Task objective: Without altering anything, output the material below.

----

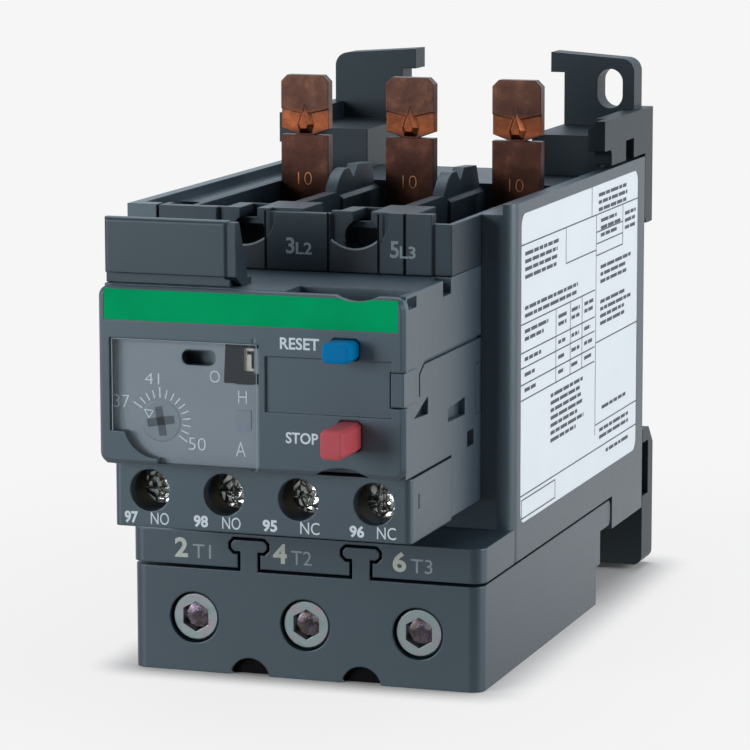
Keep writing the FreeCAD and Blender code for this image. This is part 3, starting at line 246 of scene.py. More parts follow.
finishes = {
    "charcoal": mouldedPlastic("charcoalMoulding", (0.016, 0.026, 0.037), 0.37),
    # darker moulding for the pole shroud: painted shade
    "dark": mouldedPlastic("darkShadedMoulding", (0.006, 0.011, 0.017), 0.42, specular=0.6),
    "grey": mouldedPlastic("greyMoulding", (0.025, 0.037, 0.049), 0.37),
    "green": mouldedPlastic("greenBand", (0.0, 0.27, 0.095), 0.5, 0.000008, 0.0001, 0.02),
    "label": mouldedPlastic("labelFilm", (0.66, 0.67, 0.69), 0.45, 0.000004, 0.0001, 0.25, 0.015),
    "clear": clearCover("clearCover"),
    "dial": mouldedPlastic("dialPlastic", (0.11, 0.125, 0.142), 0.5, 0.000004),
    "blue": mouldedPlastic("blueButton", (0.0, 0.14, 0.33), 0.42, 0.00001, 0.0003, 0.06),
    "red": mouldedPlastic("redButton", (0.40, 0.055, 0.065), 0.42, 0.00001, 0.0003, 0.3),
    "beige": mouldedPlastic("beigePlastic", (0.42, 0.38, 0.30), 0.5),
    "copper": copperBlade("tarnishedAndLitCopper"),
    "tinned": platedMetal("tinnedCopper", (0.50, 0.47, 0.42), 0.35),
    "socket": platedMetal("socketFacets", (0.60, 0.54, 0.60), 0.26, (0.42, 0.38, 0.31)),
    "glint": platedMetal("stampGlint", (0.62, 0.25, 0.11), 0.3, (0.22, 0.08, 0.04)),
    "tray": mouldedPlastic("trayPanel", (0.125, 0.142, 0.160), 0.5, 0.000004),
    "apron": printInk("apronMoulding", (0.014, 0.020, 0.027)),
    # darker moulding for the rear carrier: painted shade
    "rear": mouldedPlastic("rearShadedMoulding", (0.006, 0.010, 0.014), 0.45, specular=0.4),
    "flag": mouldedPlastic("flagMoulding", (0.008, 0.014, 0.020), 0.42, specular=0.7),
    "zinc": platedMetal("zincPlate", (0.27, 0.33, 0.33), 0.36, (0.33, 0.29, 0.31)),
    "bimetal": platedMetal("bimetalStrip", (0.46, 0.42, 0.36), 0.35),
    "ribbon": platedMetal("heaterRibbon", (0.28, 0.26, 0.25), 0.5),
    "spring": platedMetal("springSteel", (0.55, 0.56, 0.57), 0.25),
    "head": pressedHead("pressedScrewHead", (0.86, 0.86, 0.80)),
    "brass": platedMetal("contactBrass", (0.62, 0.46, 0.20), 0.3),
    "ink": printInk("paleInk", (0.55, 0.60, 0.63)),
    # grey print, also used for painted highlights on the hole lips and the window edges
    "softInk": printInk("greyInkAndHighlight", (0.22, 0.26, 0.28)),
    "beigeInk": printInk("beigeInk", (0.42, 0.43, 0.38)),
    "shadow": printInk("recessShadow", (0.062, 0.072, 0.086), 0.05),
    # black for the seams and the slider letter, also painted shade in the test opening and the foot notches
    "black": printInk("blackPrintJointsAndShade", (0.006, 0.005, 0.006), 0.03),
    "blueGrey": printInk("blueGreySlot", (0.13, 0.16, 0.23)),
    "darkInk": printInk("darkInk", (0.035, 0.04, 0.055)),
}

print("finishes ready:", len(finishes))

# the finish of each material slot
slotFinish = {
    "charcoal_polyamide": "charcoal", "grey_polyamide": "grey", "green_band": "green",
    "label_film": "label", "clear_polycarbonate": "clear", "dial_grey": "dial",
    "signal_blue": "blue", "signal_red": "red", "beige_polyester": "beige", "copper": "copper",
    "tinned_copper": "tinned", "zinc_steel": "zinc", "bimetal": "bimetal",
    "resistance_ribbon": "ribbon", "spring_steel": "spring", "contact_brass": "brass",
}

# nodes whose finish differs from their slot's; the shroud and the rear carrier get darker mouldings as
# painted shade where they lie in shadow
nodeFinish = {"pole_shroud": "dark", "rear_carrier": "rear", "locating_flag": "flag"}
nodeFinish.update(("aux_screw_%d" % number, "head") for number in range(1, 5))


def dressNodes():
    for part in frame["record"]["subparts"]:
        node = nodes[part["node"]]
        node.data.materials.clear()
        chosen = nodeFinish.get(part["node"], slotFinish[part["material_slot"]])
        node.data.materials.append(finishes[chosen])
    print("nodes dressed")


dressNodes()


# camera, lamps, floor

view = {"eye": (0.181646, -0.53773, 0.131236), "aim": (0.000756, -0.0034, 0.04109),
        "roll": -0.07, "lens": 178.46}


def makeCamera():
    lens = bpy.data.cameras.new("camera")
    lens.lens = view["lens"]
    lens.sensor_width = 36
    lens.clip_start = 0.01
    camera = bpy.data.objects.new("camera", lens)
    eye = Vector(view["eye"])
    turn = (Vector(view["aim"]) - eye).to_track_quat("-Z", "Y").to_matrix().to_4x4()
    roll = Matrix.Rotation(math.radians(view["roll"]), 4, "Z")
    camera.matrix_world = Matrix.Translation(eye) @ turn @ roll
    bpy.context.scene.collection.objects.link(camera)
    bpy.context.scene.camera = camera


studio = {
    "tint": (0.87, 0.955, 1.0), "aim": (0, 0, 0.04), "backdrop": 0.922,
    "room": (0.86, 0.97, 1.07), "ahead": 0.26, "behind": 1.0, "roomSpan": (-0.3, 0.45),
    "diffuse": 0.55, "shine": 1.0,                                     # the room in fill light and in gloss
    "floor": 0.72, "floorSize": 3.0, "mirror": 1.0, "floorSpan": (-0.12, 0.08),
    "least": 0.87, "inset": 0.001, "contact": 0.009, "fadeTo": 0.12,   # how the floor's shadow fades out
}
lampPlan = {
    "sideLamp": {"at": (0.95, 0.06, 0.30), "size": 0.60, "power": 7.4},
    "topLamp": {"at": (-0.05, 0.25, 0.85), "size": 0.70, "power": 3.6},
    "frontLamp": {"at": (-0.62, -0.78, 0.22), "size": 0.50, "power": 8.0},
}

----

Reply:
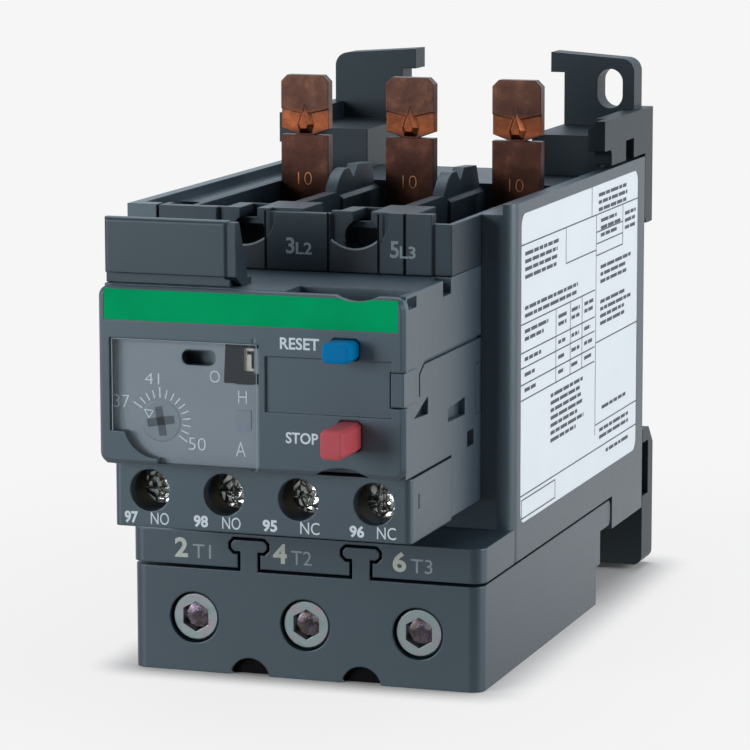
Keep writing the FreeCAD and Blender code for this image. This is part 3, starting at line 246 of scene.py. More parts follow.
finishes = {
    "charcoal": mouldedPlastic("charcoalMoulding", (0.016, 0.026, 0.037), 0.37),
    # darker moulding for the pole shroud: painted shade
    "dark": mouldedPlastic("darkShadedMoulding", (0.006, 0.011, 0.017), 0.42, specular=0.6),
    "grey": mouldedPlastic("greyMoulding", (0.025, 0.037, 0.049), 0.37),
    "green": mouldedPlastic("greenBand", (0.0, 0.27, 0.095), 0.5, 0.000008, 0.0001, 0.02),
    "label": mouldedPlastic("labelFilm", (0.66, 0.67, 0.69), 0.45, 0.000004, 0.0001, 0.25, 0.015),
    "clear": clearCover("clearCover"),
    "dial": mouldedPlastic("dialPlastic", (0.11, 0.125, 0.142), 0.5, 0.000004),
    "blue": mouldedPlastic("blueButton", (0.0, 0.14, 0.33), 0.42, 0.00001, 0.0003, 0.06),
    "red": mouldedPlastic("redButton", (0.40, 0.055, 0.065), 0.42, 0.00001, 0.0003, 0.3),
    "beige": mouldedPlastic("beigePlastic", (0.42, 0.38, 0.30), 0.5),
    "copper": copperBlade("tarnishedAndLitCopper"),
    "tinned": platedMetal("tinnedCopper", (0.50, 0.47, 0.42), 0.35),
    "socket": platedMetal("socketFacets", (0.60, 0.54, 0.60), 0.26, (0.42, 0.38, 0.31)),
    "glint": platedMetal("stampGlint", (0.62, 0.25, 0.11), 0.3, (0.22, 0.08, 0.04)),
    "tray": mouldedPlastic("trayPanel", (0.125, 0.142, 0.160), 0.5, 0.000004),
    "apron": printInk("apronMoulding", (0.014, 0.020, 0.027)),
    # darker moulding for the rear carrier: painted shade
    "rear": mouldedPlastic("rearShadedMoulding", (0.006, 0.010, 0.014), 0.45, specular=0.4),
    "flag": mouldedPlastic("flagMoulding", (0.008, 0.014, 0.020), 0.42, specular=0.7),
    "zinc": platedMetal("zincPlate", (0.27, 0.33, 0.33), 0.36, (0.33, 0.29, 0.31)),
    "bimetal": platedMetal("bimetalStrip", (0.46, 0.42, 0.36), 0.35),
    "ribbon": platedMetal("heaterRibbon", (0.28, 0.26, 0.25), 0.5),
    "spring": platedMetal("springSteel", (0.55, 0.56, 0.57), 0.25),
    "head": pressedHead("pressedScrewHead", (0.86, 0.86, 0.80)),
    "brass": platedMetal("contactBrass", (0.62, 0.46, 0.20), 0.3),
    "ink": printInk("paleInk", (0.55, 0.60, 0.63)),
    # grey print, also used for painted highlights on the hole lips and the window edges
    "softInk": printInk("greyInkAndHighlight", (0.22, 0.26, 0.28)),
    "beigeInk": printInk("beigeInk", (0.42, 0.43, 0.38)),
    "shadow": printInk("recessShadow", (0.062, 0.072, 0.086), 0.05),
    # black for the seams and the slider letter, also painted shade in the test opening and the foot notches
    "black": printInk("blackPrintJointsAndShade", (0.006, 0.005, 0.006), 0.03),
    "blueGrey": printInk("blueGreySlot", (0.13, 0.16, 0.23)),
    "darkInk": printInk("darkInk", (0.035, 0.04, 0.055)),
}

print("finishes ready:", len(finishes))

# the finish of each material slot
slotFinish = {
    "charcoal_polyamide": "charcoal", "grey_polyamide": "grey", "green_band": "green",
    "label_film": "label", "clear_polycarbonate": "clear", "dial_grey": "dial",
    "signal_blue": "blue", "signal_red": "red", "beige_polyester": "beige", "copper": "copper",
    "tinned_copper": "tinned", "zinc_steel": "zinc", "bimetal": "bimetal",
    "resistance_ribbon": "ribbon", "spring_steel": "spring", "contact_brass": "brass",
}

# nodes whose finish differs from their slot's; the shroud and the rear carrier get darker mouldings as
# painted shade where they lie in shadow
nodeFinish = {"pole_shroud": "dark", "rear_carrier": "rear", "locating_flag": "flag"}
nodeFinish.update(("aux_screw_%d" % number, "head") for number in range(1, 5))


def dressNodes():
    for part in frame["record"]["subparts"]:
        node = nodes[part["node"]]
        node.data.materials.clear()
        chosen = nodeFinish.get(part["node"], slotFinish[part["material_slot"]])
        node.data.materials.append(finishes[chosen])
    print("nodes dressed")


dressNodes()


# camera, lamps, floor

view = {"eye": (0.181646, -0.53773, 0.131236), "aim": (0.000756, -0.0034, 0.04109),
        "roll": -0.07, "lens": 178.46}


def makeCamera():
    lens = bpy.data.cameras.new("camera")
    lens.lens = view["lens"]
    lens.sensor_width = 36
    lens.clip_start = 0.01
    camera = bpy.data.objects.new("camera", lens)
    eye = Vector(view["eye"])
    turn = (Vector(view["aim"]) - eye).to_track_quat("-Z", "Y").to_matrix().to_4x4()
    roll = Matrix.Rotation(math.radians(view["roll"]), 4, "Z")
    camera.matrix_world = Matrix.Translation(eye) @ turn @ roll
    bpy.context.scene.collection.objects.link(camera)
    bpy.context.scene.camera = camera


studio = {
    "tint": (0.87, 0.955, 1.0), "aim": (0, 0, 0.04), "backdrop": 0.922,
    "room": (0.86, 0.97, 1.07), "ahead": 0.26, "behind": 1.0, "roomSpan": (-0.3, 0.45),
    "diffuse": 0.55, "shine": 1.0,                                     # the room in fill light and in gloss
    "floor": 0.72, "floorSize": 3.0, "mirror": 1.0, "floorSpan": (-0.12, 0.08),
    "least": 0.87, "inset": 0.001, "contact": 0.009, "fadeTo": 0.12,   # how the floor's shadow fades out
}
lampPlan = {
    "sideLamp": {"at": (0.95, 0.06, 0.30), "size": 0.60, "power": 7.4},
    "topLamp": {"at": (-0.05, 0.25, 0.85), "size": 0.70, "power": 3.6},
    "frontLamp": {"at": (-0.62, -0.78, 0.22), "size": 0.50, "power": 8.0},
}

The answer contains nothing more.